Mindfulness and engagement
Management is something that is done to people; engagement is how they feel about it, observed Managing Partners’ Forum’s founder and CEO, Richard Chaplin.
The UK is an 80% services economy, so most professional services (PS) firms’ clients are also services businesses. According to research, the most engaged businesses are employee owned businesses, and PS are next, with around 85% engagement. Professional services are one of the most productive sectors, even though their productivity is hard to measure.
There is a big disconnect around leadership engagement. According to “The Mind of the Leader” 77% of leaders think they do a great job engaging their people, but 88% of employees say their leaders don’t engage enough! According to McKinsey, the solution is to put people at the heart of organisational strategy by engaging leaders with three core qualities:
- Mindfulness –learning to manage your attention and remaining focused and aware
- Selflessness – combining self-confidence with attention to being of service
- Compassion – understanding others and using human insight as a catalyst for supportive action and delivering difficult business decisions.
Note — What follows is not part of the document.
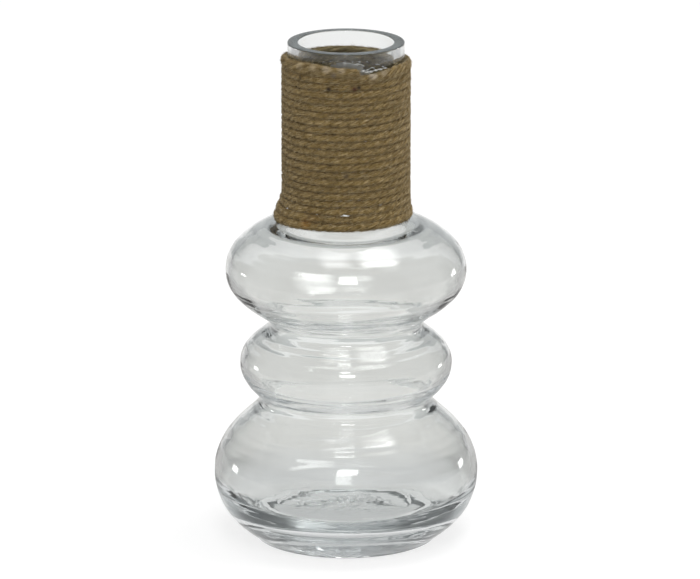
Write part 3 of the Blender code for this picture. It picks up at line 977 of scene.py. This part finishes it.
def jute_material(name, shades):
    """Three-ply jute, spun and not dyed: dull, dry bast fibres from straw to dark brown.

    Real fibres are 0.05 mm wide, too fine to show, so the streaks are drawn as bundles 0.4 mm wide.
    The side pressed to the glass is drawn paler: little light reaches it here, and the photograph
    shows it nearly as bright as the outside.
    """
    material, tree = blank_material(name)
    strand = add(tree, "UVMap", uv_map="strand")
    where = add(tree, "TexCoord").outputs["Object"]
    stretch = add(tree, "Mapping", {"Vector": strand, "Scale": (330.0, 17.0, 1.0)})
    streaks = add(tree, "TexNoise", {"Vector": stretch, "Scale": 1.0, "Detail": 4.0, "Roughness": 0.65})
    blotches = add(tree, "TexNoise", {"Vector": where, "Scale": 620.0, "Detail": 3.0, "Roughness": 0.6})
    both = add(tree, "Mix", {FACTOR: 0.25, VALUE_A: streaks, VALUE_B: blotches}, data_type="FLOAT")
    stained = add(tree, "ValToRGB", {"Fac": both}, stops=list(zip(SHADE_PLACES, shades)))
    level = add(tree, "VectorMath", {0: where, 1: (1.0, 1.0, 0.0)}, operation="MULTIPLY")
    radius = add(tree, "VectorMath", {0: level}, operation="LENGTH")
    outer, inner = NECK_RADIUS + TWINE_DEPTH, NECK_RADIUS + 0.3 * TWINE_DEPTH
    rise = {"Value": radius, "From Min": outer, "From Max": inner, "To Max": 0.5}
    pressed = add(tree, "MapRange", rise, **SMOOTH)
    paler = {FACTOR: pressed, COLOUR_A: stained, COLOUR_B: srgb("dccba4")}
    stained = add(tree, "Mix", paler, data_type="RGBA")
    for azimuth, height, reach, strength, colour in STAINS:
        spot = tuple(around(NECK_RADIUS + 2.0 * TWINE_DEPTH, math.radians(azimuth), height))
        away = add(tree, "VectorMath", {0: where, 1: spot}, operation="DISTANCE")
        rise = {"Value": away, "From Min": reach, "From Max": 0.0, "To Max": strength}
        share = add(tree, "MapRange", rise, **SMOOTH)
        stain = {FACTOR: share, COLOUR_A: stained, COLOUR_B: srgb(colour)}
        stained = add(tree, "Mix", stain, data_type="RGBA")
    skin = {
        "Base Color": stained,
        "Roughness": 0.88,
        "Specular IOR Level": 0.2,
        "Sheen Weight": 0.12,
        "Normal": add(tree, "Bump", {"Distance": 0.00028, "Height": both}),
    }
    add(tree, "OutputMaterial", {"Surface": add(tree, "BsdfPrincipled", skin)})
    return material


def aimed(name, data, way, distance):
    """New camera or lamp that stands some way off and faces the vase's middle."""
    item = bpy.data.objects.new(name, data)
    bpy.context.scene.collection.objects.link(item)
    item.location = LOOK_AT + way * distance
    item.rotation_euler = (-way).to_track_quat("-Z", "Y").to_euler()
    return item


def set_camera():
    data = bpy.data.cameras.new("camera")
    data.lens = LENS
    data.sensor_width = SENSOR
    data.shift_x, data.shift_y = CAMERA_SHIFT
    data.clip_start, data.clip_end = CLIP
    back = Vector((0.0, -math.cos(CAMERA_PITCH), math.sin(CAMERA_PITCH)))
    bpy.context.scene.camera = aimed("camera", data, back, CAMERA_DISTANCE)


def backdrop_share(tree):
    """1 for rays that see the backdrop, straight, mirrored or through glass, else 0."""
    path = add(tree, "LightPath").outputs
    seen = path["Is Camera Ray"]
    for kind in ("Is Glossy Ray", "Is Transmission Ray"):
        seen = add(tree, "Math", {0: seen, 1: path[kind]}, operation="MAXIMUM")
    return seen


def corner_shade(tree, vector):
    """The studio's corners give less light than its four sides, so that round glass shows its edge."""
    split = add(tree, "SeparateXYZ", {"Vector": vector})
    side = add(tree, "Math", {0: split.outputs["X"], 1: split.outputs["Y"]}, operation="ARCTAN2")
    four = add(tree, "Math", {0: side, 1: 4.0}, operation="MULTIPLY")
    wave = add(tree, "Math", {0: four}, operation="COSINE")
    rise = {"Value": wave, "From Min": -CORNER_REACH, "From Max": CORNER_REACH, "To Min": CORNER_LIGHT}
    return add(tree, "MapRange", rise, **SMOOTH)


def backdrop_colour(tree, colour, vector, share):
    """A colour, dimmed in the studio's corners by a share, and plain white for the camera itself."""
    dimmed = {FACTOR: share, COLOUR_A: colour, COLOUR_B: corner_shade(tree, vector)}
    cornered = add(tree, "Mix", dimmed, data_type="RGBA", blend_type="MULTIPLY")
    camera_ray = add(tree, "LightPath").outputs["Is Camera Ray"]
    white = {FACTOR: camera_ray, COLOUR_A: cornered, COLOUR_B: srgb("ffffff")}
    return add(tree, "Mix", white, data_type="RGBA")


def set_world():
    """Studio round the vase: pale low down, dimmer overhead. The camera itself sees plain white."""
    world = bpy.data.worlds.new("studio")
    bpy.context.scene.world = world
    tree = blank_tree(world)
    where = add(tree, "TexCoord").outputs["Generated"]
    split = add(tree, "SeparateXYZ", {"Vector": where})
    walls = add(tree, "ValToRGB", {"Fac": split.outputs["Z"]}, stops=WALL_COLOURS)
    seen_colour = backdrop_colour(tree, walls, where, 1.0)
    visible = add(tree, "Background", {"Color": seen_colour, "Strength": 1.0})
    light = add(tree, "Background", {"Color": srgb("ffffff"), "Strength": WORLD_LIGHT})
    both = add(tree, "MixShader", {0: backdrop_share(tree), 1: light, 2: visible})
    add(tree, "OutputWorld", {"Surface": both})


def add_softbox(name, azimuth, elevation, distance, size, watts, edge):
    """Rectangular lamp whose light falls off towards its edges."""
    data = bpy.data.lights.new(name, "AREA")
    data.shape = "RECTANGLE"
    data.size, data.size_y = size
    data.energy = watts
    tree = blank_tree(data)
    across = add(tree, "NewGeometry").outputs["Parametric"]
    split = add(tree, "SeparateXYZ", {"Vector": across})
    falls = []
    for axis in ("X", "Y"):
        off = add(tree, "Math", {0: split.outputs[axis], 1: 0.5}, operation="SUBTRACT")
        reach = add(tree, "Math", {0: off}, operation="ABSOLUTE")
        fall = {"Value": reach, "From Min": 0.5, "From Max": 0.5 - 0.5 * edge}
        falls.append(add(tree, "MapRange", fall, **SMOOTH))
    both = add(tree, "Math", {0: falls[0], 1: falls[1]}, operation="MULTIPLY")
    add(tree, "OutputLight", {"Surface": add(tree, "Emission", {"Strength": both})})
    elevation = math.radians(elevation)
    way = Vector(around(math.cos(elevation), math.radians(azimuth), math.sin(elevation)))
    return aimed(name, data, way, distance)


def set_lights():
    """Softboxes. The two at the back show as slivers on the glass and not through it.

    The fill on the right is for the twine and shows on no glass.
    """
    lamps = {name: add_softbox(name, *values) for name, values in SOFTBOXES.items()}
    for name in ("left_softbox", "right_softbox", "fill_softbox"):
        lamps[name].visible_transmission = False
    lamps["fill_softbox"].visible_glossy = False
    cycles = bpy.context.scene.cycles
    cycles.max_bounces = GLASS_BOUNCES
    cycles.transmission_bounces = GLASS_BOUNCES
    cycles.glossy_bounces = MIRROR_BOUNCES


def make_floor():
    """Matt white paper, which lights the glass from below and takes the vase's soft shadow."""
    clear_selection()
    bpy.ops.mesh.primitive_plane_add(size=FLOOR_SIZE, location=(0.0, 0.0, 0.0))
    floor = bpy.context.object
    floor.name = "studio_floor"
    material, tree = blank_material("white_paper_sweep")
    where = add(tree, "TexCoord").outputs["Object"]
    reach = add(tree, "VectorMath", {0: where}, operation="LENGTH")
    # Painted light on the paper as glass sees it: a bright ring just outside the foot, dimmer round the
    # vase, bright far off
    painted_floor_light = add(tree, "ValToRGB", {"Fac": reach}, stops=FLOOR_PAINTED_LIGHT)
    near, far = FLOOR_CORNERS
    away = add(tree, "MapRange", {"Value": reach, "From Min": near, "From Max": far}, **SMOOTH)
    seen_colour = backdrop_colour(tree, painted_floor_light, where, away)
    paper = add(tree, "BsdfDiffuse", {"Color": srgb("e6e6e4")})
    shaded = add(tree, "BsdfDiffuse", {"Color": srgb("989898")})
    glow = add(tree, "Emission", {"Color": seen_colour, "Strength": FLOOR_GLOW})
    bright = add(tree, "AddShader", {0: shaded, 1: glow})
    both = add(tree, "MixShader", {0: backdrop_share(tree), 1: paper, 2: bright})
    add(tree, "OutputMaterial", {"Surface": both})
    floor.data.materials.append(material)


def glue_material(name, clearness, roughness):
    """Craft glue that set glossy, clear where it is thin and cloudy white where it foamed."""
    material, tree = blank_material(name)
    where = add(tree, "TexCoord").outputs["Object"]
    clouds = add(tree, "TexNoise", {"Vector": where, "Scale": 900.0, "Detail": 2.0})
    low, high = clearness
    rise = {"Value": clouds, "From Min": 0.35, "From Max": 0.65, "To Min": low, "To Max": high}
    skin = {
        "Base Color": srgb("c8c8c4"),
        "Roughness": roughness,
        "IOR": 1.48,
        "Transmission Weight": add(tree, "MapRange", rise, **SMOOTH),
        "Normal": add(tree, "Bump", {"Distance": 0.00010, "Height": clouds}),
    }
    add(tree, "OutputMaterial", {"Surface": add(tree, "BsdfPrincipled", skin)})
    return material


def glue_drops(name, drops, material, seed):
    """Irregular lens-shaped drops of glue that lie on the glass or on the twine, as one piece."""
    rng = np.random.default_rng(seed)
    clear_selection()
    pieces = []
    for azimuth, radius, height, tilt, width, tall, thick in drops:
        bpy.ops.mesh.primitive_ico_sphere_add(subdivisions=4, radius=1.0, location=(0.0, 0.0, 0.0))
        drop = bpy.context.object
        shifts = rng.uniform(0.0, math.tau, len(GLUE_BAYS))
        tilt = math.radians(tilt)
        for vert in drop.data.vertices:
            across, up, out = vert.co
            way = math.atan2(up, across)
            wobble = 1.0
            for (number, depth), shift in zip(GLUE_BAYS, shifts):
                wobble += depth * math.sin(number * way + shift)
            across *= wobble * width / 2.0
            up *= wobble * tall / 2.0
            out = max(out, GLUE_UNDERSIDE * out) * thick + GLUE_GAP
            reach = radius - up * math.cos(tilt) + out * math.sin(tilt)
            level = height + up * math.sin(tilt) + out * math.cos(tilt)
            vert.co = around(reach, math.radians(azimuth) + across / radius, level)
        pieces.append(drop)
    for drop in pieces:
        drop.select_set(True)
    bpy.ops.object.join()
    piece = bpy.context.object
    piece.name = piece.data.name = name
    piece.data.materials.append(material)
    bpy.ops.object.shade_smooth()
    return piece


def glue_thread(name, points, material):
    """Thin string of glue through some points."""
    knots = np.array([around(radius, math.radians(side), height) for side, radius, height in points])
    fine = np.linspace(0.0, len(knots) - 1.0, 4 * len(knots))
    line = between(fine, np.arange(len(knots)), knots)
    for _ in range(2):
        line[1:-1] = (line[:-2] + 2.0 * line[1:-1] + line[2:]) / 4.0
    ahead = unit(np.gradient(line, axis=0))
    side_a = unit(np.cross(ahead, (0.0, 0.0, 1.0)))
    side_b = np.cross(ahead, side_a)
    uneven, quick = GLUE_THREAD_SWELL
    radius = GLUE_THREAD_RADIUS * (1.0 + uneven * np.sin(quick * fine + 1.0))
    radii = radius[:, None] * np.ones(GLUE_THREAD_SIDES)
    return tube_mesh(name, line, side_a, side_b, radii, fine, material)


def make_glue():
    """The film and strings above the twine's upper end, and the flecks in the corner at its foot."""
    film = glue_material("thin_clear_glue", (0.62, 0.88), 0.30)
    cloudy = glue_material("foamed_white_glue", (0.10, 0.60), 0.45)
    top = [
        glue_drops("glue_film", GLUE_FILM, film, seed=3),
        glue_drops("glue_notch_flecks", GLUE_NOTCH, cloudy, seed=4),
    ]
    for i, points in enumerate(GLUE_THREADS):
        top.append(glue_thread(f"glue_string_{i + 1}", points, cloudy))
    return top, [glue_drops("glue_foot_flecks", GLUE_FOOT, cloudy, seed=6)]


def place(piece, slot, node):
    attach(piece, "root")
    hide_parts(node)


def main():
    clear_selection()
    bpy.context.scene.view_settings.view_transform = "Standard"
    set_camera()
    set_world()
    set_lights()
    make_floor()
    place(make_glass(), "clear_glass", "glass_body")
    plies = jute_material("spun_jute_twine", PLY_SHADES)
    fibres = jute_material("loose_jute_fibres", FIBRE_SHADES)
    twine = twine_line()
    for piece in make_plies(twine, plies) + make_fibres(twine, fibres):
        place(piece, "jute_twine", "twine_wrap")
    for pieces, node in zip(make_glue(), ("glue_smear_top", "glue_bead_foot")):
        for piece in pieces:
            place(piece, "clear_glue", node)


main()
These qualities are embedded in PS’ ‘challenge and support’ leadership style which encourages employee engagement. Chaplin believes that this relates to the fact that most PS leaders remain client focused, so retain their advisory mindset.
Chaplin then presented the Forum’s productivity initiatives including research into whether collaborative design can help organisations adopt artificial intelligence; a productivity exchange, combining curated research with members’ contributions; a productivity marketplace, and productivity cascades to accelerate knowledge transfer between PS organisations and their clients and develop business between member organisations.
Chaplin concluded by urging PS organisations to work with clients on improving their productivity – thereby developing a new line of business and boosting UK productivity.